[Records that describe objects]
+ + +

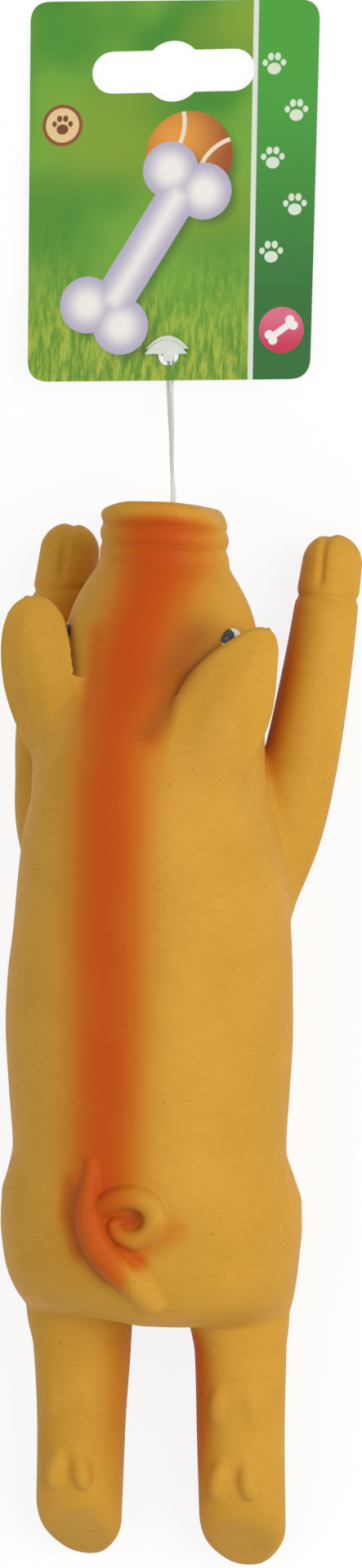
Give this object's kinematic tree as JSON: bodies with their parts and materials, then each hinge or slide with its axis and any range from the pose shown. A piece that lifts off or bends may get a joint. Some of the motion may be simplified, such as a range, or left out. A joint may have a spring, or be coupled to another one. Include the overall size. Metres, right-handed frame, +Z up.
{
  "type": "squeaky dog toy",
  "caption": "Stretched-out latex pig dog toy lying on its belly, with a belly squeaker and a printed hang card on a clear plastic loop.",
  "frame": {"origin": "on the resting surface, under the middle of the toy without its tag", "axes": "+Z up, +Y towards the snout, +X across"},
  "size_m": [0.0719, 0.3044, 0.0594],
  "materials": {
    "latex": "matte moulded latex, ochre with an airbrushed orange stripe",
    "eye_paint": "painted eye, white with a black pupil",
    "white_plastic": "natural white polyethylene",
    "reed_strip": "thin sprung brass strip",
    "printed_card": "laminated card printed in greens",
    "clear_plastic": "translucent polypropylene"
  },
  "bodies": {
    "toy_body": {"torso_skin": "latex", "head_skin": "latex", "snout_skin": "latex", "tail": "latex", "eye_left": "eye_paint", "ear_root_left": "latex", "shoulder_left": "latex", "hip_left": "latex", "eye_right": "eye_paint", "ear_root_right": "latex", "shoulder_right": "latex", "hip_right": "latex", "squeaker_housing": "white_plastic", "squeaker_cap": "white_plastic", "reed_block": "white_plastic", "reed_clamp": "white_plastic"},
    "ear_left_limb": {"ear_left": "latex"},
    "ear_right_limb": {"ear_right": "latex"},
    "foreleg_left_limb": {"foreleg_left": "latex"},
    "foreleg_right_limb": {"foreleg_right": "latex"},
    "hindleg_left_limb": {"hindleg_left": "latex"},
    "hindleg_right_limb": {"hindleg_right": "latex"},
    "reed_tongue": {"reed": "reed_strip"},
    "tag_loop": {"loop_strand_1": "clear_plastic", "loop_strand_2": "clear_plastic"},
    "tag_card": {"hang_card": "printed_card", "toggle_lower": "clear_plastic", "toggle_upper": "clear_plastic"}
  },
  "joints": [
    {"name": "ear_left_flap", "type": "hinge", "parent": "toy_body", "child": "ear_left_limb", "pos_m": [-0.0182, 0.0586, 0.0465], "axis": [0.7365, 0.3298, 0.5906], "range_deg": [-2, 40], "stiffness_Nm_per_rad": 0.01, "deforming": ["ear_root_left"]},
    {"name": "ear_right_flap", "type": "hinge", "parent": "toy_body", "child": "ear_right_limb", "pos_m": [0.018, 0.0568, 0.047], "axis": [0.7365, -0.3298, -0.5906], "range_deg": [-2, 40], "stiffness_Nm_per_rad": 0.01, "deforming": ["ear_root_right"]},
    {"name": "foreleg_left_splay", "type": "hinge", "parent": "toy_body", "child": "foreleg_left_limb", "pos_m": [-0.0255, 0.0516, 0.0139], "axis": [0, 0, 1], "range_deg": [-8, 25], "stiffness_Nm_per_rad": 0.06, "deforming": ["shoulder_left"]},
    {"name": "foreleg_right_splay", "type": "hinge", "parent": "toy_body", "child": "foreleg_right_limb", "pos_m": [0.0243, 0.0516, 0.0139], "axis": [0, 0, -1], "range_deg": [-8, 25], "stiffness_Nm_per_rad": 0.06, "deforming": ["shoulder_right"]},
    {"name": "hindleg_left_splay", "type": "hinge", "parent": "toy_body", "child": "hindleg_left_limb", "pos_m": [-0.0157, -0.0574, 0.0134], "axis": [0, 0, -1], "range_deg": [-6, 25], "stiffness_Nm_per_rad": 0.06, "deforming": ["hip_left"]},
    {"name": "hindleg_right_splay", "type": "hinge", "parent": "toy_body", "child": "hindleg_right_limb", "pos_m": [0.0162, -0.0574, 0.0134], "axis": [0, 0, 1], "range_deg": [-6, 25], "stiffness_Nm_per_rad": 0.06, "deforming": ["hip_right"]},
    {"name": "reed_flutter", "type": "hinge", "parent": "toy_body", "child": "reed_tongue", "pos_m": [0, -0.0177, 0.00573], "axis": [1, 0, 0], "range_deg": [-2, 2], "stiffness_Nm_per_rad": 0.00002},
    {"name": "tag_loop_swing", "type": "hinge", "parent": "toy_body", "child": "tag_loop", "pos_m": [0.001, 0.1029, 0.0265], "axis": [1, 0, 0], "range_deg": [0, 90], "deforming": ["loop_strand_1", "loop_strand_2"]},
    {"name": "card_swing", "type": "hinge", "parent": "tag_loop", "child": "tag_card", "pos_m": [-0.00729, 0.13244, 0.0036], "axis": [1, 0, 0], "range_deg": [0, 75], "deforming": ["loop_strand_1", "loop_strand_2"]}
  ]
}
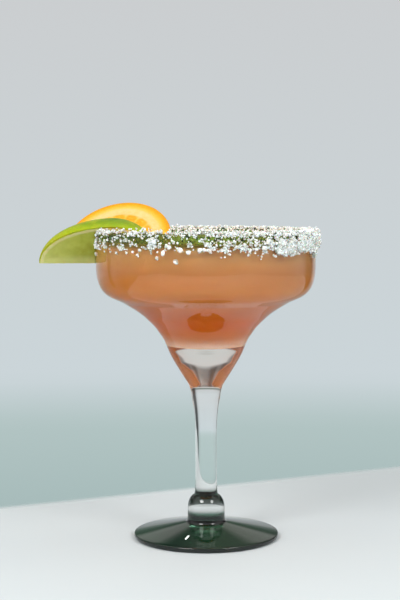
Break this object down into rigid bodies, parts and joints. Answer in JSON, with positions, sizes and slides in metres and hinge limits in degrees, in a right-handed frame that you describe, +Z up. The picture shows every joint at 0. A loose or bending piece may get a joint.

+ + +

Aim of the task
Across the entries above, how many lines contain "joints"? Provide only the count.

Correct response
2